* **WORK REQUIRED**
All material below is to be reproduced exactly.
○ ○ ○ ○ ○
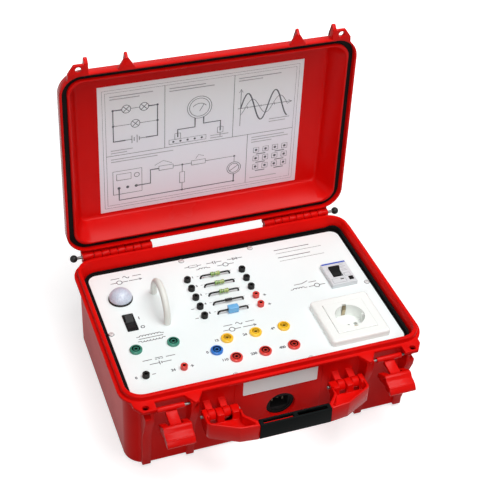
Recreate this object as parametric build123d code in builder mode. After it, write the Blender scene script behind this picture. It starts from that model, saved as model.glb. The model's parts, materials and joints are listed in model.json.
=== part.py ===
"""Electrical demonstration case with its lid open. Millimetres, +Z up, -Y is the front.

The origin is on the floor, under the middle of the lower shell.
"""
from build123d import *
import math
import os

os.makedirs("parts", exist_ok=True)

# Lower shell, with its heights above the floor
FLOOR_TOP = 3.5
PANEL_TOP = 102.0
FLANGE_TOP = 113.0
FLANGE_T = 4.0
FLANGE_W = 398.0
FLANGE_D = 274.0
FLANGE_R = 30.0
WALL_W = 383.0
WALL_D = 260.0
WALL_R = 25.0
WALL_DRAFT = 0.5
CAVITY_W = 372.0
CAVITY_D = 250.0
CAVITY_R = 18.0
CAVITY_FLARE_Z = 98.0
BEAD_H = 7.0
BEAD_OUT_W = 389.0
BEAD_OUT_D = 267.0
BEAD_IN_W = 379.0
BEAD_IN_D = 257.0
BEAD_R = 25.5
BEAD_T = 5.0
FRONT_Y = -130.0
RIB_FOOT_Y = -134.5
RIB_TOP_Y = -150.0
PILLAR_X = 114.0
PILLAR_T = 10.0
CORNER_RIB_X = 170.0
CORNER_RIB_T = 11.0
FIELD_Y = -131.5
FIELD_HALF_W = 58.0

# Padlock ears and guide fins, as plan outlines on the right-hand side
EAR_OUTLINE = [(188, -126), (187, -139), (179, -150.5), (161, -150.5), (161, -134)]
EAR_HOLE = (173.5, -144.0)
EAR_HOLE_R = 3.75
EAR_T = 5.0
SHACKLE_ROOM = 10.0
FIN_OUTLINE = [(102, -134), (102, -138), (111, -152), (115, -152), (124, -138), (124, -134)]

# Hinge at the back
HINGE_Y = 146.0
HINGE_Z = 114.0
BARREL_R = 5.0
HINGE_PIN_R = 2.0
RUNNING_GAP = 0.05
KNUCKLE_EDGES = [82, 98, 109, 120, 131, 142, 153, 164, 180]
KNUCKLE_GAP = 0.5
SHELF_TOP = 108.3
SHELF_T = 4.3
PIN_INNER_X = 83.0
PIN_OUTER_X = 187.5
KNOB_X = 191.5
KNOB_R = 5.2

# Lid, in the heights and depths that it has when it is closed
LID_OPEN = 90.0
LID_RIM_Z = 113.3
LID_BAND_TOP = 127.0
LID_TOP = 155.0
LID_BODY_W = 374.8
LID_BODY_D = 253.8
LID_TAPER = 21.0
LID_INSIDE_Z = 151.0
LID_LIP_Z = 116.0
GUSSET_TIP_Y = -157.0
LID_MOUTH_W = 371.4
LID_MOUTH_D = 249.4
GROOVE_OUT_W = 391.0
GROOVE_OUT_D = 269.5
GROOVE_IN_W = 376.4
GROOVE_IN_D = 254.4
GROOVE_TOP = 124.0
SEAL_Z = 120.3
SHEET_W = 284.0
SHEET_H = 198.5
SHEET_T = 0.8
SHEET_CENTRE = (-1.5, 6.7)

# Latches
LATCH_X = 142.5
LATCH_PIN = (-143.0, 103.0)
LATCH_PIN_R = 1.5
LATCH_BAR_R = 3.5
LATCH_BAR_W = 34.0
TONGUE_W = 14.0
LEVER_PIN = (-167.0, 94.0)
LEVER_PIN_R = 1.2
LEVER_W = 35.0
CHEEK_IN = 9.5
CHEEK_OUT = 16.5

# Carrying handle
HANDLE_PIN = (-150.5, 82.5)
HANDLE_PIN_R = 2.0
HANDLE_BARREL_R = 6.8
HANDLE_LUGS = [(70.5, 79.5), (89.5, 98.5)]
HANDLE_KNUCKLES = [(59.5, 70.0), (80.0, 89.0), (99.0, 105.5)]
HANDLE_LOW = 66.0
HANDLE_HIGH = 90.5
HANDLE_WEB_Z = 77.0
GRIP_HALF = 46.0
GRIP_BACK_Y = -181.8
GRIP_FRONT_Y = -192.5
GRIP_CORE_Y = -187.0
GRIP_CORE_D = 5.4

# Panel and what it carries
PANEL_W = 362.0
PANEL_D = 234.0
PANEL_T = 3.0
PANEL_R = 12.0
PANEL_UNDER = PANEL_TOP - PANEL_T
SCREW_SPOTS = [(-50, 113.5), (50, 113.5), (-177.5, 0), (177.5, 0), (-50, -113.5), (50, -113.5)]
ROWS = [71.0, 52.5, 34.0, 15.5, -3.0]
JACK_LEFT_X = -54.5
JACK_RIGHT_X = 23.0
LEAD_LEFT_X = -36.0
LEAD_RIGHT_X = 5.0
LEAD_R = 1.2
LEAD_Z = PANEL_TOP + 4.5
BLACK_JACKS = [(JACK_LEFT_X, y) for y in ROWS] + [(JACK_RIGHT_X, y) for y in ROWS[:3]] + [(-156, -84.5)]
RED_JACKS = [(JACK_RIGHT_X, y) for y in ROWS[3:]] + [(-107.5, -84.5)]
SAFETY_SOCKETS = {
    "green_sockets": [(-155.5, -37), (-107, -37)],
    "yellow_sockets": [(-40, -50.5), (-1.5, -50.5), (37, -50.5)],
    "blue_socket": [(-59.5, -67.5)],
    "red_sockets": [(-40, -86.5), (-1.5, -86.5), (37, -86.5)],
}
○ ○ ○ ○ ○
* **TASK SOLUTION**
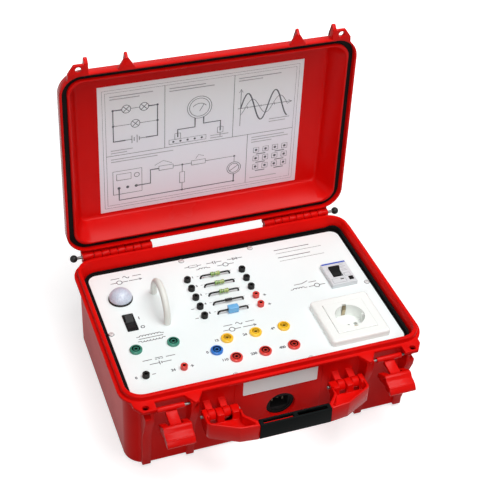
Recreate this object as parametric build123d code in builder mode. After it, write the Blender scene script behind this picture. It starts from that model, saved as model.glb. The model's parts, materials and joints are listed in model.json.
=== part.py ===
"""Electrical demonstration case with its lid open. Millimetres, +Z up, -Y is the front.

The origin is on the floor, under the middle of the lower shell.
"""
from build123d import *
import math
import os

os.makedirs("parts", exist_ok=True)

# Lower shell, with its heights above the floor
FLOOR_TOP = 3.5
PANEL_TOP = 102.0
FLANGE_TOP = 113.0
FLANGE_T = 4.0
FLANGE_W = 398.0
FLANGE_D = 274.0
FLANGE_R = 30.0
WALL_W = 383.0
WALL_D = 260.0
WALL_R = 25.0
WALL_DRAFT = 0.5
CAVITY_W = 372.0
CAVITY_D = 250.0
CAVITY_R = 18.0
CAVITY_FLARE_Z = 98.0
BEAD_H = 7.0
BEAD_OUT_W = 389.0
BEAD_OUT_D = 267.0
BEAD_IN_W = 379.0
BEAD_IN_D = 257.0
BEAD_R = 25.5
BEAD_T = 5.0
FRONT_Y = -130.0
RIB_FOOT_Y = -134.5
RIB_TOP_Y = -150.0
PILLAR_X = 114.0
PILLAR_T = 10.0
CORNER_RIB_X = 170.0
CORNER_RIB_T = 11.0
FIELD_Y = -131.5
FIELD_HALF_W = 58.0

# Padlock ears and guide fins, as plan outlines on the right-hand side
EAR_OUTLINE = [(188, -126), (187, -139), (179, -150.5), (161, -150.5), (161, -134)]
EAR_HOLE = (173.5, -144.0)
EAR_HOLE_R = 3.75
EAR_T = 5.0
SHACKLE_ROOM = 10.0
FIN_OUTLINE = [(102, -134), (102, -138), (111, -152), (115, -152), (124, -138), (124, -134)]

# Hinge at the back
HINGE_Y = 146.0
HINGE_Z = 114.0
BARREL_R = 5.0
HINGE_PIN_R = 2.0
RUNNING_GAP = 0.05
KNUCKLE_EDGES = [82, 98, 109, 120, 131, 142, 153, 164, 180]
KNUCKLE_GAP = 0.5
SHELF_TOP = 108.3
SHELF_T = 4.3
PIN_INNER_X = 83.0
PIN_OUTER_X = 187.5
KNOB_X = 191.5
KNOB_R = 5.2

# Lid, in the heights and depths that it has when it is closed
LID_OPEN = 90.0
LID_RIM_Z = 113.3
LID_BAND_TOP = 127.0
LID_TOP = 155.0
LID_BODY_W = 374.8
LID_BODY_D = 253.8
LID_TAPER = 21.0
LID_INSIDE_Z = 151.0
LID_LIP_Z = 116.0
GUSSET_TIP_Y = -157.0
LID_MOUTH_W = 371.4
LID_MOUTH_D = 249.4
GROOVE_OUT_W = 391.0
GROOVE_OUT_D = 269.5
GROOVE_IN_W = 376.4
GROOVE_IN_D = 254.4
GROOVE_TOP = 124.0
SEAL_Z = 120.3
SHEET_W = 284.0
SHEET_H = 198.5
SHEET_T = 0.8
SHEET_CENTRE = (-1.5, 6.7)

# Latches
LATCH_X = 142.5
LATCH_PIN = (-143.0, 103.0)
LATCH_PIN_R = 1.5
LATCH_BAR_R = 3.5
LATCH_BAR_W = 34.0
TONGUE_W = 14.0
LEVER_PIN = (-167.0, 94.0)
LEVER_PIN_R = 1.2
LEVER_W = 35.0
CHEEK_IN = 9.5
CHEEK_OUT = 16.5

# Carrying handle
HANDLE_PIN = (-150.5, 82.5)
HANDLE_PIN_R = 2.0
HANDLE_BARREL_R = 6.8
HANDLE_LUGS = [(70.5, 79.5), (89.5, 98.5)]
HANDLE_KNUCKLES = [(59.5, 70.0), (80.0, 89.0), (99.0, 105.5)]
HANDLE_LOW = 66.0
HANDLE_HIGH = 90.5
HANDLE_WEB_Z = 77.0
GRIP_HALF = 46.0
GRIP_BACK_Y = -181.8
GRIP_FRONT_Y = -192.5
GRIP_CORE_Y = -187.0
GRIP_CORE_D = 5.4

# Panel and what it carries
PANEL_W = 362.0
PANEL_D = 234.0
PANEL_T = 3.0
PANEL_R = 12.0
PANEL_UNDER = PANEL_TOP - PANEL_T
SCREW_SPOTS = [(-50, 113.5), (50, 113.5), (-177.5, 0), (177.5, 0), (-50, -113.5), (50, -113.5)]
ROWS = [71.0, 52.5, 34.0, 15.5, -3.0]
JACK_LEFT_X = -54.5
JACK_RIGHT_X = 23.0
LEAD_LEFT_X = -36.0
LEAD_RIGHT_X = 5.0
LEAD_R = 1.2
LEAD_Z = PANEL_TOP + 4.5
BLACK_JACKS = [(JACK_LEFT_X, y) for y in ROWS] + [(JACK_RIGHT_X, y) for y in ROWS[:3]] + [(-156, -84.5)]
RED_JACKS = [(JACK_RIGHT_X, y) for y in ROWS[3:]] + [(-107.5, -84.5)]
SAFETY_SOCKETS = {
    "green_sockets": [(-155.5, -37), (-107, -37)],
    "yellow_sockets": [(-40, -50.5), (-1.5, -50.5), (37, -50.5)],
    "blue_socket": [(-59.5, -67.5)],
    "red_sockets": [(-40, -86.5), (-1.5, -86.5), (37, -86.5)],
}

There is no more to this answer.